▸ DATA ENTRIES

☆ ☆ ☆

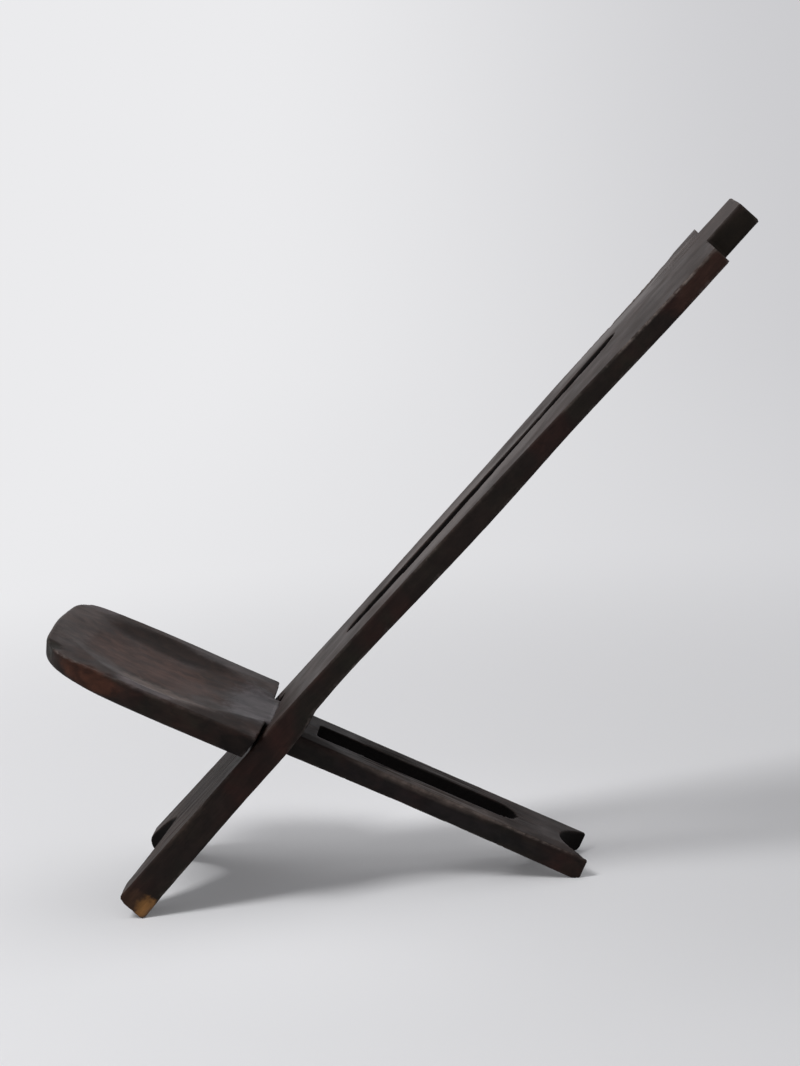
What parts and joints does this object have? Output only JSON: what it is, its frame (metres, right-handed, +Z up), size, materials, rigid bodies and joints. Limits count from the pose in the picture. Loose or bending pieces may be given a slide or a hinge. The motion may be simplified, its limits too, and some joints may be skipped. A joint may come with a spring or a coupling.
{
  "type": "african birthing chair",
  "caption": "Low African birthing chair of interlocking dark hardwood planks: a long slotted back plank leans to the rear and a dished seat plank pushes through a slanted mortise in it.",
  "frame": {"origin": "on the floor, under the middle of the chair's bounding box", "axes": "+Z up, -Y the front that the sitter faces, +X across to the sitter's left"},
  "size_m": [0.314, 0.7615, 0.6975],
  "materials": {
    "dark_hardwood": "near-black stained hardwood, waxed, with worn pale arrises",
    "worn_hardwood": "near-black stained hardwood, waxed, rubbed to red-brown in the hollow of the seat"
  },
  "bodies": {
    "back": {"back_plank": "dark_hardwood"},
    "seat": {"seat_plank": "worn_hardwood"}
  },
  "joints": [
    {"name": "seat_slide", "type": "slide", "parent": "back", "child": "seat", "axis": [0, -0.8894, 0.4571], "range_m": [0, 0.375]}
  ]
}
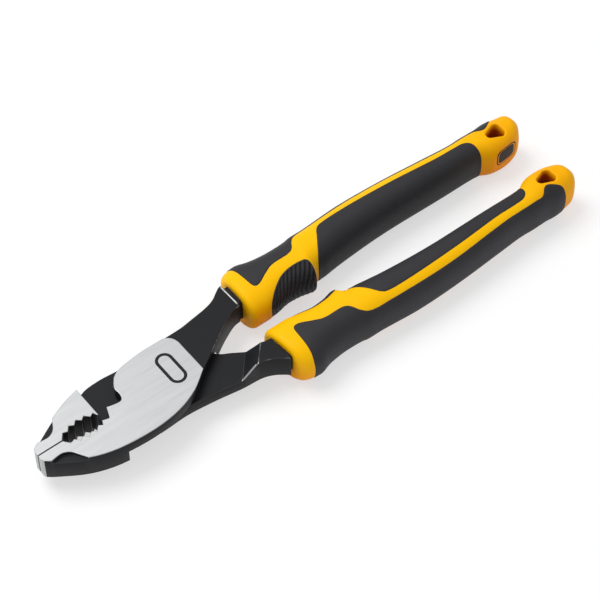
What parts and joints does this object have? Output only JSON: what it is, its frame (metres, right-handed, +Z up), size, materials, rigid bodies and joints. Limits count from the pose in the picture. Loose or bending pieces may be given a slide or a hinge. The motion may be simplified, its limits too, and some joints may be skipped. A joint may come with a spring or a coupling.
{
  "type": "slip joint pliers",
  "caption": "Slip joint combination pliers with a lap-jointed head, toothed pipe grip, shear cutter notch and two-tone moulded grips with hanging holes.",
  "frame": {"origin": "middle of the bounding box's underside, under the grips, with the tool lying flat", "axes": "+X from the nose to the ends of the grips, +Z up out of the ground face of the head, +Y toward the far grip"},
  "size_m": [0.2144, 0.0498, 0.018],
  "materials": {
    "brushed_steel": "fine ground face",
    "black_steel": "black oxide, satin",
    "plain_steel": "plain zinc",
    "yellow_moulding": "satin hard moulding",
    "soft_black": "matt soft moulding",
    "dark_inset": "satin"
  },
  "bodies": {
    "lever_a_body": {"lever_a": "brushed_steel", "pivot_pin": "plain_steel", "pivot_nut": "plain_steel", "grip_core_a": "yellow_moulding", "outer_pad_a": "soft_black", "inner_pad_a": "soft_black", "thumb_pad_a": "soft_black", "end_inset": "dark_inset"},
    "pivot_body": {"pivot_washer": "plain_steel"},
    "lever_b_body": {"lever_b": "black_steel", "grip_core_b": "yellow_moulding", "outer_pad_b": "soft_black", "inner_pad_b": "soft_black", "thumb_pad_b": "soft_black"}
  },
  "joints": [
    {"name": "jaw_pivot", "type": "hinge", "parent": "lever_a_body", "child": "pivot_body", "pos_m": [-0.06045, 0.0021, 0.0106], "axis": [0, 0, -1], "range_deg": [0, 36]},
    {"name": "slip", "type": "slide", "parent": "pivot_body", "child": "lever_b_body", "axis": [-0.6004, 0.7997, 0], "range_m": [0, 0.0055]}
  ]
}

☆ ☆ ☆

▸ STATED PROBLEM
Copy out every line from the records that has the word "frame".

▸ RESULT FOR THIS TASK
What parts and joints does this object have? Output only JSON: what it is, its frame (metres, right-handed, +Z up), size, materials, rigid bodies and joints. Limits count from the pose in the picture. Loose or bending pieces may be given a slide or a hinge. The motion may be simplified, its limits too, and some joints may be skipped. A joint may come with a spring or a coupling.
  "frame": {"origin": "on the floor, under the middle of the chair's bounding box", "axes": "+Z up, -Y the front that the sitter faces, +X across to the sitter's left"},
What parts and joints does this object have? Output only JSON: what it is, its frame (metres, right-handed, +Z up), size, materials, rigid bodies and joints. Limits count from the pose in the picture. Loose or bending pieces may be given a slide or a hinge. The motion may be simplified, its limits too, and some joints may be skipped. A joint may come with a spring or a coupling.
  "frame": {"origin": "middle of the bounding box's underside, under the grips, with the tool lying flat", "axes": "+X from the nose to the ends of the grips, +Z up out of the ground face of the head, +Y toward the far grip"},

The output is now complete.